In solutions with a low concentration of hydrochloric acid, complexes [Pd(H₂O)₂Cl₂]⁰ may exist. For processes 2, 7, 8, 14 with initial [Pd(H₂O)₂Cl₂]⁰ and ligands L, various possible products were also considered. In accordance with the criterion for the occurrence of reactions in solution \(G_{{{\text{solv}}}}^{0}\) < 0, the following compounds can be formed in these reactions: [Pd(L₁)₂Сl₂]⁰, [Pd(L₂)₂Сl₂]⁰, [Pd(bi-L₂)Сl₂]⁰, and [Pd(L₃)₂Сl₂]⁰; for the former and the latter in the case of the reagent [Pd(H₂O)₂Cl₂]⁰, the calculated criteria ∆G⁰ are the most optimal. However, for the reaction 14 with ligand L₃, the formation of the product [Pd(L₃)₂Cl₂]⁰ is not confirmed by XPS experimental data, which indicate that this reaction system does not contain products with coordinated Cl^– anions. The absence of chloride ligands, in general, could indicate the formation of a stable [Pd(L₃)₄]²⁺ compound with monodentate S-coordination of ligands L₃ or a [Pd(bi-L₃)₂]²⁺ complex in which the sulfur-containing ligand exhibits bidentate properties. However, in the first case, the formation of a Pd(II) complex with four S-coordinated L₃ ligands will be hindered by the steric features of the bulky ligand groups. For the product [Pd(bi-L₃)₂]²⁺ with two Pd–O bonds, which are even weaker than Pd–Cl or Pd–S (see W(A–B) in Table 4), in reaction 13 the thermodynamic stability of the products must be less than that of the reactants. In the presence of fully aquated [Pd(H₂O)₄]²⁺ complexes in the solution, because of weak metal–ligand bonds and, as a result, low values of \(G_{{{\text{gas}}}}^{0}\) and \(G_{{{\text{solv}}}}^{0}\), the total values of \(G_{{{\text{gas}}}}^{0}\) and \(G_{{{\text{solv}}}}^{0}\) in reactions 3, 9–10, and 15 have large negative values, which indicates the possibility of reactions with the initial aquacomplex. It is possible that the thermodynamically favorable formation of a complex of a metal ion with ligand L₃ that does not contain coordinated chloride ions ([Pd(bi-L₃)₂]²⁺) is associated precisely with the presence of Pd(II) aqua complexes in the system.

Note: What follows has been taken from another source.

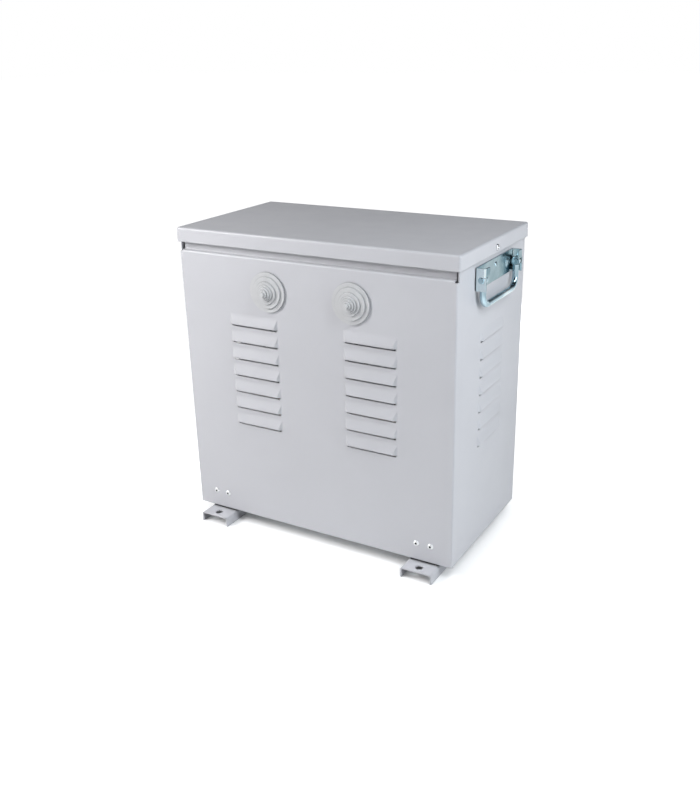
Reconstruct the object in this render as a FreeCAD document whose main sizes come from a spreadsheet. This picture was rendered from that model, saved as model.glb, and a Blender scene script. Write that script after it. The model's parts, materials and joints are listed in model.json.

Thus, the Pd(II) complexation with all ligands L under consideration are thermodynamically unfavorable at high HCl concentrations, when the fraction of [PdCl₄]^2– ions is the largest. With a decrease in the concentration of HCl and the presence of [Pd(H₂O)₂Cl₂]⁰ complexes in solutions, it is permissible to replace the H₂O ligands in them with sulfur-containing ligands L₁ and L₂ with the formation of compounds of the type [Pd(L₁)₂Cl₂]⁰, [Pd(L₂)₂Cl₂]⁰, and [Pd(bi-L₂)Cl₂]⁰. In weakly acidic solutions, which may contain initial aqua complexes [Pd(H₂O)₄]²⁺, the processes of substitution of coordinated H₂O molecules for sulfur-containing ligands with the formation of complexes [Pd(L₁)₂Cl₂]⁰, [Pd(bi-L₂)₁(H₂O)₂]²⁺, [Pd(bi-L₂)₂]²⁺, and [Pd(bi-L₃)₂]²⁺ are thermodynamically favorable.

CONCLUSIONS

The sorption of Pd(II) ions from hydrochloric acid solutions by silica chemically modified with sulfur-containing organic compounds was studied. Dependences of sorption from chloride solutions under static conditions on time, HCl concentration, and Cl^– ions were obtained; sorption isotherms were constructed. A combination of spectral methods (IR, UV-Vis, X-ray photoelectron spectroscopies) proved that sorption proceeds according to the coordination mechanism. Using the DFT M06 quantum-chemical method in the def2tzvp basis in the gas phase and taking into account the H₂O solvent, the structure of sulfur-containing sorbents and their complexes with palladium was simulated, which made it possible to substantiate the nature of the dependence of sorption on the acid concentration and confirm the possibility of the formation of palladium(II) complexes with bidentate coordination of ligands in the silica phase modified with thiosalicylic and mercaptoacetic acids.